Written problem:
Output an exact reproduction of the data.

Given material:
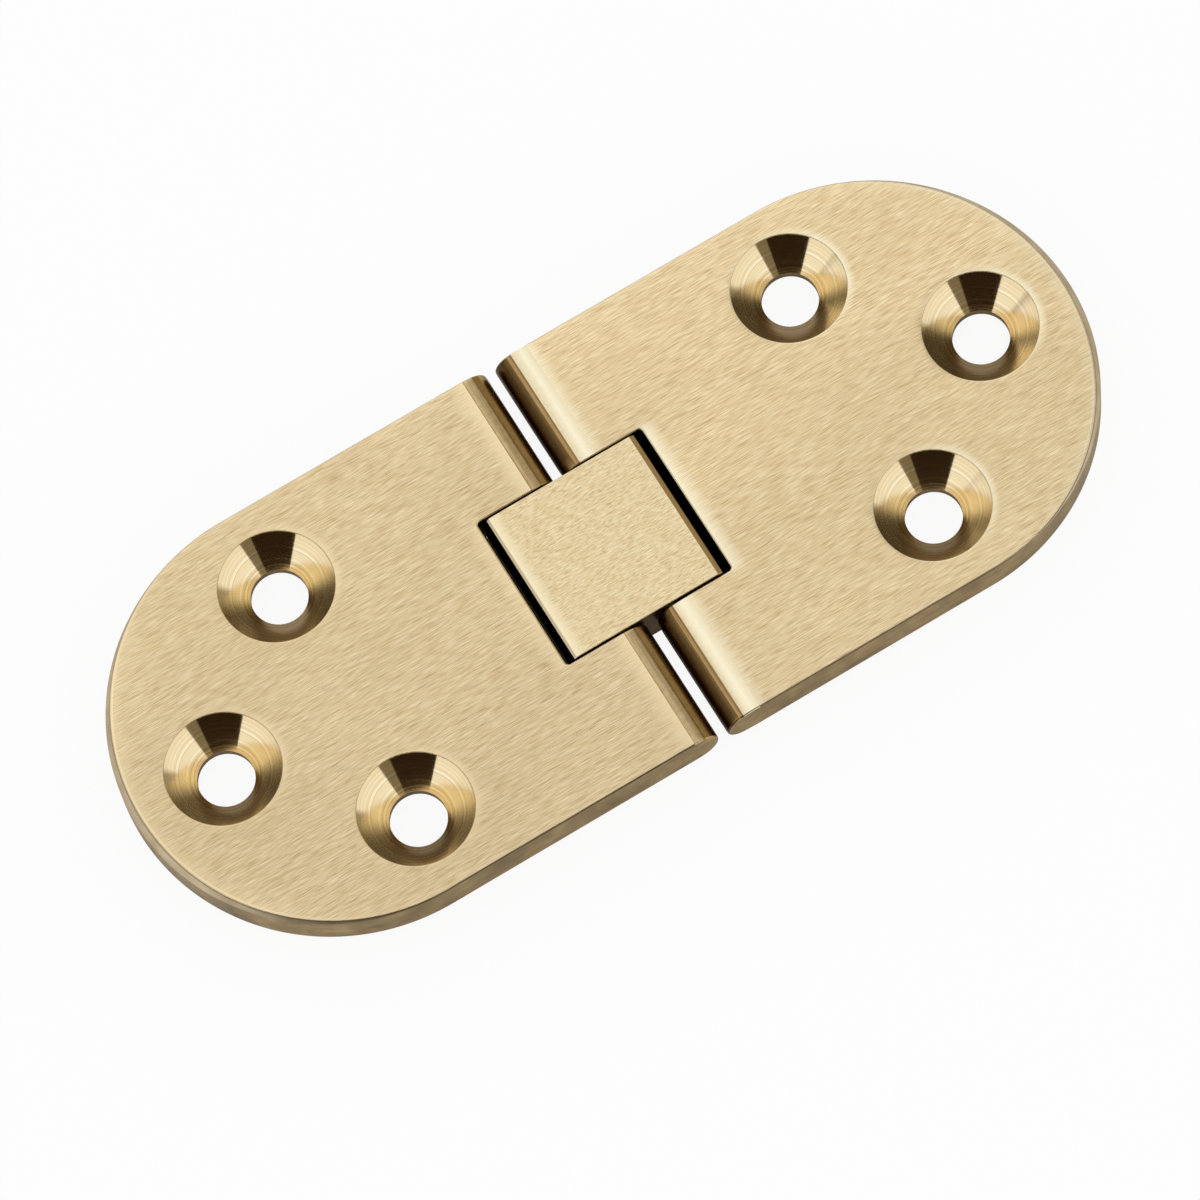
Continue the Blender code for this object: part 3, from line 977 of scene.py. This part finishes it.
def by_ray(tree, camera, glossy):
    """How much of a surface is its own white, seen by the camera and seen in metal."""
    light = node(tree, "LightPath")
    mirrored = maths(tree, "MAXIMUM", light.outputs["Is Glossy Ray"], light.outputs["Is Transmission Ray"])
    seen = maths(tree, "MULTIPLY", light.outputs["Is Camera Ray"], camera)
    return maths(tree, "MAXIMUM", seen, maths(tree, "MULTIPLY", mirrored, glossy))


def stage_object(name, mesh):
    """An object of the studio, and the empty node tree of its material."""
    obj = bpy.data.objects.new(name, mesh)
    bpy.context.scene.collection.objects.link(obj)
    material = bpy.data.materials.new(name)
    material.use_nodes = True
    material.node_tree.nodes.clear()
    mesh.materials.append(material)
    return obj, material.node_tree


def make_floor():
    mesh = bpy.data.meshes.new("floor")
    corners = [(x * FLOOR_REACH, y * FLOOR_REACH, 0) for x, y in ((-1, -1), (1, -1), (1, 1), (-1, 1))]
    mesh.from_pydata(corners, [], [(0, 1, 2, 3)])
    floor, tree = stage_object("floor", mesh)
    lit = node(tree, "BsdfDiffuse", {"Color": FLOOR_COLOUR}).outputs[0]
    white = node(tree, "Emission", {"Color": WHITE, "Strength": 1.0}).outputs[0]
    share = by_ray(tree, FLOOR_SEEN_WHITE, FLOOR_MIRRORED_WHITE)
    mixed = node(tree, "MixShader", {0: share, 1: lit, 2: white}).outputs[0]
    node(tree, "OutputMaterial", {"Surface": mixed})


def make_world():
    world = bpy.data.worlds.new("studio")
    world.use_nodes = True
    bpy.context.scene.world = world
    tree = world.node_tree
    tree.nodes.clear()
    white = node(tree, "Background", {"Color": WHITE, "Strength": 1.0}).outputs[0]
    room = node(tree, "Background", {"Color": WHITE, "Strength": ROOM_LIGHT}).outputs[0]
    mixed = node(tree, "MixShader", {0: by_ray(tree, 1.0, 1.0), 1: room, 2: white}).outputs[0]
    node(tree, "OutputWorld", {"Surface": mixed})


def make_card(name, azimuths, elevations, colour, soft_sides=0.0, soft_top=0.0):
    """A cloth that only the metal sees, which covers part of the studio's dome."""
    shape = bmesh.new()
    rows = []
    covers = []
    for i in range(CARD_STEPS + 1):
        elevation = elevations[0] + (elevations[1] - elevations[0]) * i / CARD_STEPS
        e = math.radians(elevation)
        row = []
        for k in range(CARD_STEPS + 1):
            azimuth = azimuths[0] + (azimuths[1] - azimuths[0]) * k / CARD_STEPS
            a = math.radians(azimuth)
            out = Vector((math.cos(a) * math.cos(e), math.sin(a) * math.cos(e), math.sin(e)))
            row.append(out * CARD_DISTANCE)
            cover = 1.0
            if soft_sides:
                from_side = min(azimuth - azimuths[0], azimuths[1] - azimuth)
                cover = min(cover, from_side / soft_sides)
            if soft_top:
                cover = min(cover, (elevations[1] - elevation) / soft_top)
            covers.append(cover)
        rows.append(row)
    strip(shape, rows, 0)
    mesh = bpy.data.meshes.new(name)
    shape.to_mesh(mesh)
    shape.free()
    mesh.attributes.new("cover", "FLOAT", "POINT").data.foreach_set("value", covers)
    card, tree = stage_object(name, mesh)
    cloth = node(tree, "Emission", {"Color": (*colour, 1), "Strength": 1.0}).outputs[0]
    clear = node(tree, "BsdfTransparent").outputs[0]
    cover = node(tree, "Attribute", attribute_name="cover").outputs["Fac"]
    hung = node(tree, "MixShader", {0: cover, 1: clear, 2: cloth}).outputs[0]
    node(tree, "OutputMaterial", {"Surface": hung})
    card.visible_camera = False
    card.visible_shadow = False
    card.visible_diffuse = False


def make_camera():
    level = math.cos(CAMERA_ELEVATION)
    sideways, forward = level * math.cos(CAMERA_AZIMUTH), level * math.sin(CAMERA_AZIMUTH)
    direction = Vector((sideways, forward, math.sin(CAMERA_ELEVATION)))
    data = bpy.data.cameras.new("camera")
    data.lens = CAMERA_LENS
    data.sensor_width = CAMERA_SENSOR
    data.clip_start, data.clip_end = CAMERA_CLIP
    camera = bpy.data.objects.new("camera", data)
    bpy.context.scene.collection.objects.link(camera)
    camera.rotation_mode = "QUATERNION"
    camera.location = AIM + direction * CAMERA_DISTANCE
    right = (-direction).cross(Vector((0, 0, 1))).normalized()
    up = right.cross(-direction)
    across = right * math.cos(CAMERA_ROLL) + up * math.sin(CAMERA_ROLL)
    upward = up * math.cos(CAMERA_ROLL) - right * math.sin(CAMERA_ROLL)
    camera.rotation_quaternion = Matrix((across, upward, direction)).transposed().to_quaternion()
    bpy.context.scene.camera = camera


# The hinge


def main():
    # Near black: painted shade for the slot walls, the bores and the link's ends, in the gaps between
    # parts
    slot = ground_brass("slot_shade_brass", SLOT_SHADE_TONES)
    # Darker than the face: a duller ground surface, partly painted shade
    wall = ground_brass("wall_brass_with_shade", WALL_TONES_WITH_SHADE, LEVEL_MARKS)
    bevel = ground_brass("bevel_brass", BEVEL_TONES, LEVEL_MARKS)
    link_wall = ground_brass("link_wall_brass", LINK_WALL_TONES)
    hole = ground_brass("hole_brass", HOLE_TONES)
    under = ground_brass("underside_brass", UNDERSIDE_TONES, UNDERSIDE_MARKS, blotched=0.15)
    left = [
        brushed_brass("face_brass_left", -1, LEFT_TARNISH_AND_LIGHT),
        nose_brass("nose_brass_left", LEFT_TARNISH_AND_LIGHT),
        wall,
        slot,
        turned_brass("turned_brass_left", -1),
        hole,
        under,
        bevel,
    ]
    right = [
        brushed_brass("face_brass_right", 1, RIGHT_TARNISH_AND_LIGHT),
        nose_brass("nose_brass_right", RIGHT_TARNISH_AND_LIGHT),
        wall,
        slot,
        turned_brass("turned_brass_right", 1),
        hole,
        under,
        bevel,
    ]
    steel = drawn_steel("pin_steel")
    left_leaf = make_leaf("hinge_leaf_left", turn=-1, bore_mouth=-1, worn=False, materials=left)
    right_leaf = make_leaf("hinge_leaf_right", turn=1, bore_mouth=1, worn=True, materials=right)
    # The link's ends take the slot's near-black painted shade
    link = make_link("hinge_link", [grained_brass("grained_brass"), slot, link_wall])
    left_pin = make_pin("hinge_pin_left", -PIN_X, [steel])
    right_pin = make_pin("hinge_pin_right", PIN_X, [steel])

    # Each piece, with the CAD's node that it replaces, its body and its material slot
    pieces = [
        (left_leaf, "leaf_left", "left_leaf", "leaf_brass"),
        (right_leaf, "leaf_right", "right_leaf", "leaf_brass"),
        (link, "link", "link", "link_brass"),
        (left_pin, "pin_left", "left_leaf", "pin_steel"),
        (right_pin, "pin_right", "right_leaf", "pin_steel"),
    ]
    for piece, node_name, body, slot_name in pieces:
        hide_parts(node_name)
        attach(piece, body)

    make_floor()
    make_world()
    for name, card in CARDS.items():
        make_card(name, **card)
    make_camera()
    bpy.context.scene.view_settings.view_transform = "Standard"


main()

Solution to the problem:
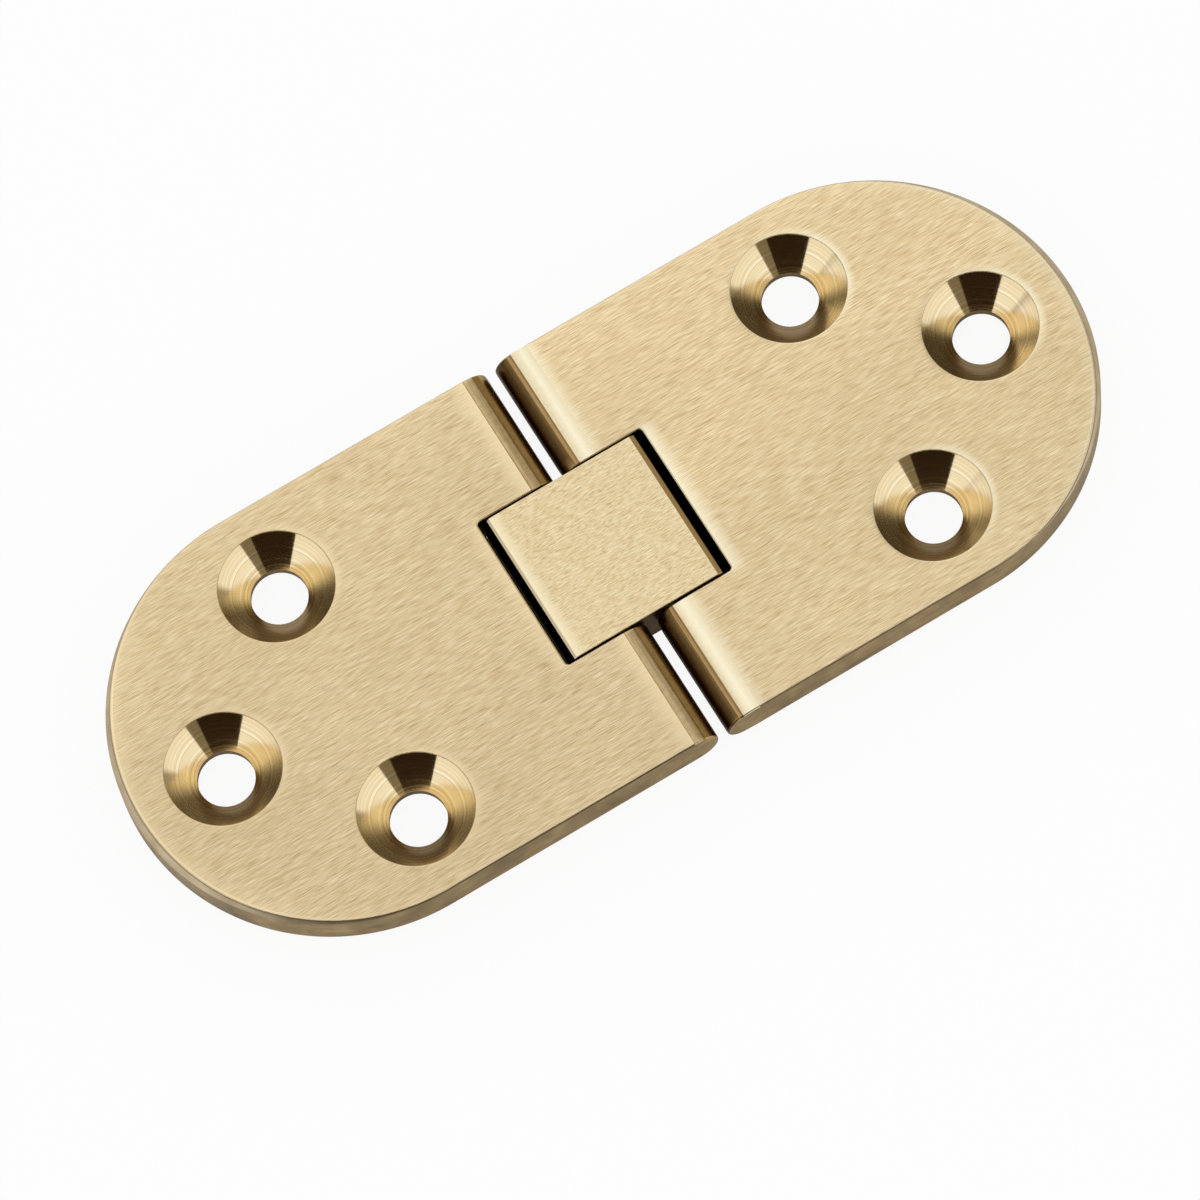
Continue the Blender code for this object: part 3, from line 977 of scene.py. This part finishes it.
def by_ray(tree, camera, glossy):
    """How much of a surface is its own white, seen by the camera and seen in metal."""
    light = node(tree, "LightPath")
    mirrored = maths(tree, "MAXIMUM", light.outputs["Is Glossy Ray"], light.outputs["Is Transmission Ray"])
    seen = maths(tree, "MULTIPLY", light.outputs["Is Camera Ray"], camera)
    return maths(tree, "MAXIMUM", seen, maths(tree, "MULTIPLY", mirrored, glossy))


def stage_object(name, mesh):
    """An object of the studio, and the empty node tree of its material."""
    obj = bpy.data.objects.new(name, mesh)
    bpy.context.scene.collection.objects.link(obj)
    material = bpy.data.materials.new(name)
    material.use_nodes = True
    material.node_tree.nodes.clear()
    mesh.materials.append(material)
    return obj, material.node_tree


def make_floor():
    mesh = bpy.data.meshes.new("floor")
    corners = [(x * FLOOR_REACH, y * FLOOR_REACH, 0) for x, y in ((-1, -1), (1, -1), (1, 1), (-1, 1))]
    mesh.from_pydata(corners, [], [(0, 1, 2, 3)])
    floor, tree = stage_object("floor", mesh)
    lit = node(tree, "BsdfDiffuse", {"Color": FLOOR_COLOUR}).outputs[0]
    white = node(tree, "Emission", {"Color": WHITE, "Strength": 1.0}).outputs[0]
    share = by_ray(tree, FLOOR_SEEN_WHITE, FLOOR_MIRRORED_WHITE)
    mixed = node(tree, "MixShader", {0: share, 1: lit, 2: white}).outputs[0]
    node(tree, "OutputMaterial", {"Surface": mixed})


def make_world():
    world = bpy.data.worlds.new("studio")
    world.use_nodes = True
    bpy.context.scene.world = world
    tree = world.node_tree
    tree.nodes.clear()
    white = node(tree, "Background", {"Color": WHITE, "Strength": 1.0}).outputs[0]
    room = node(tree, "Background", {"Color": WHITE, "Strength": ROOM_LIGHT}).outputs[0]
    mixed = node(tree, "MixShader", {0: by_ray(tree, 1.0, 1.0), 1: room, 2: white}).outputs[0]
    node(tree, "OutputWorld", {"Surface": mixed})


def make_card(name, azimuths, elevations, colour, soft_sides=0.0, soft_top=0.0):
    """A cloth that only the metal sees, which covers part of the studio's dome."""
    shape = bmesh.new()
    rows = []
    covers = []
    for i in range(CARD_STEPS + 1):
        elevation = elevations[0] + (elevations[1] - elevations[0]) * i / CARD_STEPS
        e = math.radians(elevation)
        row = []
        for k in range(CARD_STEPS + 1):
            azimuth = azimuths[0] + (azimuths[1] - azimuths[0]) * k / CARD_STEPS
            a = math.radians(azimuth)
            out = Vector((math.cos(a) * math.cos(e), math.sin(a) * math.cos(e), math.sin(e)))
            row.append(out * CARD_DISTANCE)
            cover = 1.0
            if soft_sides:
                from_side = min(azimuth - azimuths[0], azimuths[1] - azimuth)
                cover = min(cover, from_side / soft_sides)
            if soft_top:
                cover = min(cover, (elevations[1] - elevation) / soft_top)
            covers.append(cover)
        rows.append(row)
    strip(shape, rows, 0)
    mesh = bpy.data.meshes.new(name)
    shape.to_mesh(mesh)
    shape.free()
    mesh.attributes.new("cover", "FLOAT", "POINT").data.foreach_set("value", covers)
    card, tree = stage_object(name, mesh)
    cloth = node(tree, "Emission", {"Color": (*colour, 1), "Strength": 1.0}).outputs[0]
    clear = node(tree, "BsdfTransparent").outputs[0]
    cover = node(tree, "Attribute", attribute_name="cover").outputs["Fac"]
    hung = node(tree, "MixShader", {0: cover, 1: clear, 2: cloth}).outputs[0]
    node(tree, "OutputMaterial", {"Surface": hung})
    card.visible_camera = False
    card.visible_shadow = False
    card.visible_diffuse = False


def make_camera():
    level = math.cos(CAMERA_ELEVATION)
    sideways, forward = level * math.cos(CAMERA_AZIMUTH), level * math.sin(CAMERA_AZIMUTH)
    direction = Vector((sideways, forward, math.sin(CAMERA_ELEVATION)))
    data = bpy.data.cameras.new("camera")
    data.lens = CAMERA_LENS
    data.sensor_width = CAMERA_SENSOR
    data.clip_start, data.clip_end = CAMERA_CLIP
    camera = bpy.data.objects.new("camera", data)
    bpy.context.scene.collection.objects.link(camera)
    camera.rotation_mode = "QUATERNION"
    camera.location = AIM + direction * CAMERA_DISTANCE
    right = (-direction).cross(Vector((0, 0, 1))).normalized()
    up = right.cross(-direction)
    across = right * math.cos(CAMERA_ROLL) + up * math.sin(CAMERA_ROLL)
    upward = up * math.cos(CAMERA_ROLL) - right * math.sin(CAMERA_ROLL)
    camera.rotation_quaternion = Matrix((across, upward, direction)).transposed().to_quaternion()
    bpy.context.scene.camera = camera


# The hinge


def main():
    # Near black: painted shade for the slot walls, the bores and the link's ends, in the gaps between
    # parts
    slot = ground_brass("slot_shade_brass", SLOT_SHADE_TONES)
    # Darker than the face: a duller ground surface, partly painted shade
    wall = ground_brass("wall_brass_with_shade", WALL_TONES_WITH_SHADE, LEVEL_MARKS)
    bevel = ground_brass("bevel_brass", BEVEL_TONES, LEVEL_MARKS)
    link_wall = ground_brass("link_wall_brass", LINK_WALL_TONES)
    hole = ground_brass("hole_brass", HOLE_TONES)
    under = ground_brass("underside_brass", UNDERSIDE_TONES, UNDERSIDE_MARKS, blotched=0.15)
    left = [
        brushed_brass("face_brass_left", -1, LEFT_TARNISH_AND_LIGHT),
        nose_brass("nose_brass_left", LEFT_TARNISH_AND_LIGHT),
        wall,
        slot,
        turned_brass("turned_brass_left", -1),
        hole,
        under,
        bevel,
    ]
    right = [
        brushed_brass("face_brass_right", 1, RIGHT_TARNISH_AND_LIGHT),
        nose_brass("nose_brass_right", RIGHT_TARNISH_AND_LIGHT),
        wall,
        slot,
        turned_brass("turned_brass_right", 1),
        hole,
        under,
        bevel,
    ]
    steel = drawn_steel("pin_steel")
    left_leaf = make_leaf("hinge_leaf_left", turn=-1, bore_mouth=-1, worn=False, materials=left)
    right_leaf = make_leaf("hinge_leaf_right", turn=1, bore_mouth=1, worn=True, materials=right)
    # The link's ends take the slot's near-black painted shade
    link = make_link("hinge_link", [grained_brass("grained_brass"), slot, link_wall])
    left_pin = make_pin("hinge_pin_left", -PIN_X, [steel])
    right_pin = make_pin("hinge_pin_right", PIN_X, [steel])

    # Each piece, with the CAD's node that it replaces, its body and its material slot
    pieces = [
        (left_leaf, "leaf_left", "left_leaf", "leaf_brass"),
        (right_leaf, "leaf_right", "right_leaf", "leaf_brass"),
        (link, "link", "link", "link_brass"),
        (left_pin, "pin_left", "left_leaf", "pin_steel"),
        (right_pin, "pin_right", "right_leaf", "pin_steel"),
    ]
    for piece, node_name, body, slot_name in pieces:
        hide_parts(node_name)
        attach(piece, body)

    make_floor()
    make_world()
    for name, card in CARDS.items():
        make_card(name, **card)
    make_camera()
    bpy.context.scene.view_settings.view_transform = "Standard"


main()